Net charge-off rate (NCO rate) measures the annualized share of a loan portfolio that has been written off as uncollectible, net of any recoveries. It is expressed as net charge-offs divided by average loans outstanding, annualized.

How to calculate it

Calculate gross charge-offs for the period, subtract any recoveries on previously charged-off balances to get net charge-offs, divide by average loans outstanding during the period, and annualize (multiply by 12 / number of months if measuring a sub-annual period).

Why it matters

NCO rate is the primary credit-quality signal for any lending-adjacent fintech product. It directly reduces net interest margin and, at elevated levels, can impair the equity of the lending book.
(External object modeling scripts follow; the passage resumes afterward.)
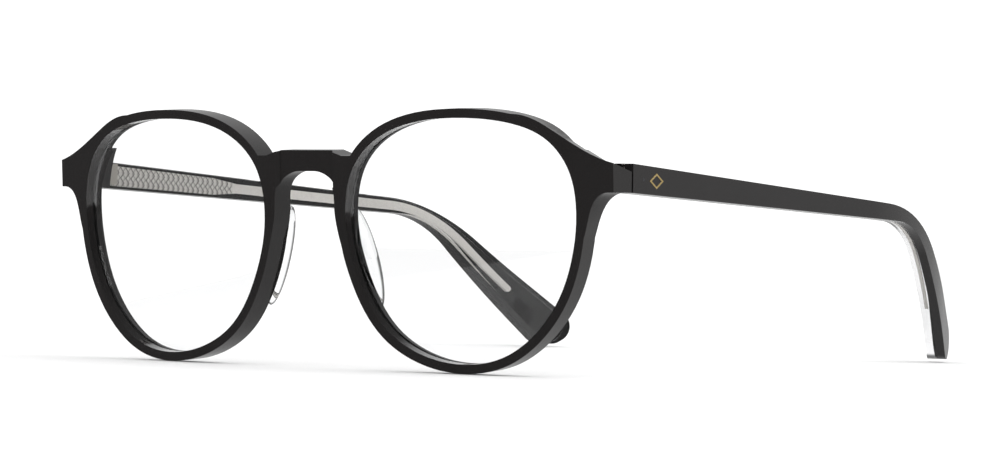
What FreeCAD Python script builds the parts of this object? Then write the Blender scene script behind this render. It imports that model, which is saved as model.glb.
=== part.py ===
import FreeCAD, Part
import math
import os

# Acetate eyeglasses with round crown-shaped rims, five millimetre high laminated temples and a
# three-knuckle hinge each side. Millimetres. +Z is up, the wearer looks along -Y and +X is the
# wearer's left. The glasses stand open on a table: the rims and the temple tips touch z = 0.

Vector = FreeCAD.Vector

# ---- driving dimensions -------------------------------------------------------------------

# front
eye_spacing = 70.0            # between the two lens centres
rim_width = 1.7               # seen from the front
rim_standing_height = 24.0    # lens centre above the table
front_tilt = 3.5              # degrees, the rims lean back at the bottom
front_bow = 385.0             # radius of the front surface, seen from above
front_thickness = 4.6

# half opening of a rim about the lens centre, x towards the temple, z up
opening_points = [
    (23.4, 0.0), (23.8, 6.4), (22.4, 12.9), (18.2, 18.15), (10.5, 21.2), (0.0, 22.15),
    (-10.5, 21.2), (-18.2, 18.2), (-23.2, 13.3), (-25.2, 6.7), (-24.9, 0.0), (-23.0, -6.3),
    (-16.6, -16.3), (-8.5, -20.9), (0.0, -22.35), (8.5, -20.9), (15.9, -15.8), (21.0, -8.3),
]

# bridge
bridge_top = 16.3             # above the lens centres
bridge_bottom = 12.4
bridge_flat = 2.0             # half length of the straight underside
bridge_crest = 6.0            # half length of the straight top
bridge_shoulder = 3.0         # length of the slope from the top's end to the rim
bridge_shoulder_fall = 1.0
bridge_overlap = 20.0         # from a lens centre to the end of what runs into its rim
bridge_recess = 1.0           # how far its front lies behind the rims
bridge_recess_edge = 0.15     # its sides stand this far inside the nose gap's
bridge_recess_slope = 0.6     # how far the recess narrows towards its floor
nose_gap_reach = 27.85        # from a lens centre to the nose gap at its narrowest

# side of the nose gap: outwards from its narrowest half width, above the lens centres
nose_flank_points = [
    (2.75, -4.5), (1.45, -1.2), (0.45, 2.4), (0.0, 5.4), (-0.1, 8.2), (-0.8, 10.2), (-2.6, 11.7),
]

# end pieces
hinge_plane = 10.9            # middle of the gap between front and temple
hinge_gap = 0.45
end_piece_reach = 31.2        # from a lens centre to the outer face of end piece and temple
side_top = 38.35              # above the table
side_height = 5.2
block_width = 8.0             # width of the end piece's back face, up to the rim opening
block_ramp = 4.0              # length of the slope from its inner edge to the rim's back
block_rise = 2.4              # its top, above the temple's
end_top_fall = 0.25           # slope of the end piece's top edge towards the back

# top edge of the end piece: from the lens centre, above the temple's top
end_top_points = [(11.0, 8.6), (15.8, 7.6), (20.0, 5.35), (25.2, 2.35)]

# lower edge of the end piece: inside its outer face, below the temple's bottom, and how much of
# the bend of the sheet its wall follows
end_under_points = [(1.2, 0.0, 0.0), (3.2, 0.9, 0.0), (4.5, 2.9, 0.5), (6.2, 8.6, 1.0)]
end_overlap = 12.0            # from the lens centre to the end piece's edge inside the rim

# lens
lens_thickness = 1.5
lens_bow = 200.0
lens_set_back = 1.0           # vertex behind the front surface
groove_depth = 0.5
groove_clearance = 0.04

# nose pads
pad_half_length = 10.0
pad_half_depth = 2.9
pad_half_width = 1.9
pad_height = -3.2             # centre, from the lens centre
pad_lean = 16.0               # degrees, foot of the pad away from the nose
pad_splay = 22.0              # degrees, back of the pad away from the nose
pad_set_back = 5.7            # centre, behind the front's foremost point
pad_sections = 5              # each side of the middle
pad_reach = 24.4              # from a lens centre to the pad's centre

# temples
outer_layer = 1.9
inner_layer = 2.1
temple_top_fall = 0.067       # slope of the straight top edge
temple_bottom_fall = 0.045
bend_reach = 114.7            # corner of the top edge over the ear
bottom_bend_lead = 0.6        # the lower corner lies this far in front of it
tip_top_fall = 0.765
tip_bottom_fall = 0.99
tip_top_run = 35.8            # from the bend to the tip's corners
tip_bottom_run = 28.3
top_bend_radius = 46.0
bottom_bend_radius = 24.0
tip_back_radius = 3.4
tip_front_radius = 3.2
temple_toe_in = 0.016         # slope of the straight temple towards the head
inward_bend_lag = 2.3         # the temple turns towards the head this far behind the bend
tip_toe_in = 0.45
inward_bend_radius = 110.0

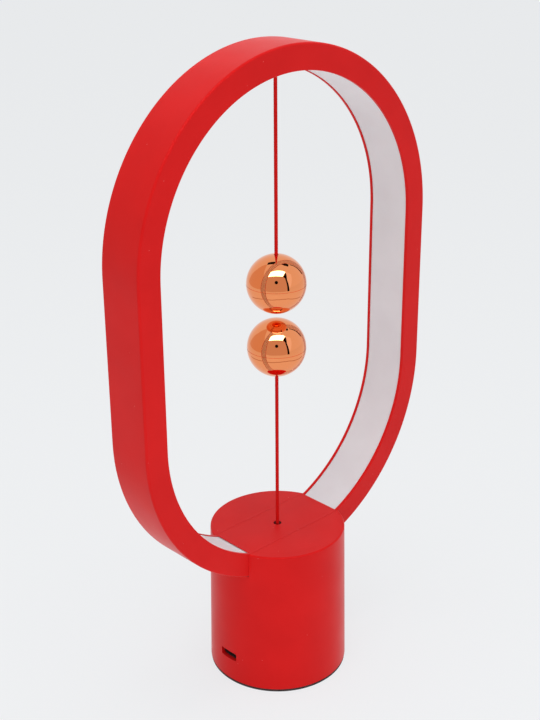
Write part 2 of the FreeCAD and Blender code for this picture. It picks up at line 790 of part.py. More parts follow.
def main():
    os.makedirs("parts", exist_ok=True)
    save_frame()
    save("diffuser", make_diffuser())
    save("led_strip", make_led_strip())
    save("led_chips", make_led_chips())
    save("string_anchor", make_string_anchor())
    save("anchor_knot", make_anchor_knot())

    save("base_shell", make_base_shell())
    save("string_plate", make_string_plate())
    save("bottom_plate", make_bottom_plate())
    save("foot_pad", make_foot_pad())
    save("ballast_weight", make_ballast_weight())
    save("base_screws", make_base_screws())

    save("circuit_board", make_circuit_board())
    save("board_screws", make_board_screws())
    save("board_components", make_board_components())
    save("port_surround", make_port_surround())
    save("charging_socket", make_charging_socket())
    save("socket_tongue", make_socket_tongue())

    save("switch_carrier", make_switch_carrier())
    save("frame_screws", make_frame_screws())
    save("carrier_screws", make_carrier_screws())
    save("switch_cap", make_switch_cap())
    save("switch_plunger", make_switch_plunger())
    save("contact_ring", make_contact_ring())
    save("contact_blades", make_contact_blades())
    save("return_spring", make_return_spring())
    save("led_leads", make_led_leads())
    save("switch_leads", make_switch_leads())

    save_ball("upper_ball", upper_ball_z, magnet_up=False)
    save_ball("lower_ball", lower_ball_z, magnet_up=True)
    save_cords()
    print(f"bends {upper_bend_z:.3f} {lower_bend_z:.3f}, fold {lower_fold_z:.3f}, spring {switch_roof_z:.3f}")
    print(f"balls {lower_ball_z:.3f} {upper_ball_z:.3f}, crown {frame_top_z:.3f}")


main()
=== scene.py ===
import json
from math import acos, asin, cos, degrees, pi, radians, sin, sqrt

import bmesh
import bpy
from mathutils import Matrix, Vector


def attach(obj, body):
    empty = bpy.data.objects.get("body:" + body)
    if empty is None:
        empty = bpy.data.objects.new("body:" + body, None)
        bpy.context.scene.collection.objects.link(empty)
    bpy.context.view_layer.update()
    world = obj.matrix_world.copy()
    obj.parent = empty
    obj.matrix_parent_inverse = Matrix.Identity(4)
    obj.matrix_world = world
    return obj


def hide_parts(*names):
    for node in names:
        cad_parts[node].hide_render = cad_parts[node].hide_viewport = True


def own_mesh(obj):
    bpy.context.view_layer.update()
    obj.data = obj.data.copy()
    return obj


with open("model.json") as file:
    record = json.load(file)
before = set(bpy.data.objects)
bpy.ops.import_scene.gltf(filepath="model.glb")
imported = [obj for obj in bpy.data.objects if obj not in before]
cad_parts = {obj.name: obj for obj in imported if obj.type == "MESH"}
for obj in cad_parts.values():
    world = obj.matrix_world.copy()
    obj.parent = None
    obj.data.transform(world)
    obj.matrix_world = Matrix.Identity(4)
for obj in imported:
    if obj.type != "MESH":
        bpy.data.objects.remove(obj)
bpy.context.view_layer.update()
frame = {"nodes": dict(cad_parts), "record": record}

# A magnetic balance lamp. Lengths below are in millimetres and are turned into metres as they are used.
MM = 0.001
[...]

Investors and regulators use it alongside delinquency rates to assess underwriting quality and portfolio vintage risk.

Benchmarks & pitfalls

The Federal Reserve and CFPB reported an all-bank credit-card NCO rate of approximately 4.17% as of July 2025. Subprime and fintech lenders are noted to be materially higher than this all-bank average. NCO rate varies substantially by product type (credit card vs. personal loan vs. BNPL vs. business lending), customer segment, and vintage; comparing across product types without adjustment is misleading. Recoveries must be netted consistently — some operators report gross charge-offs only.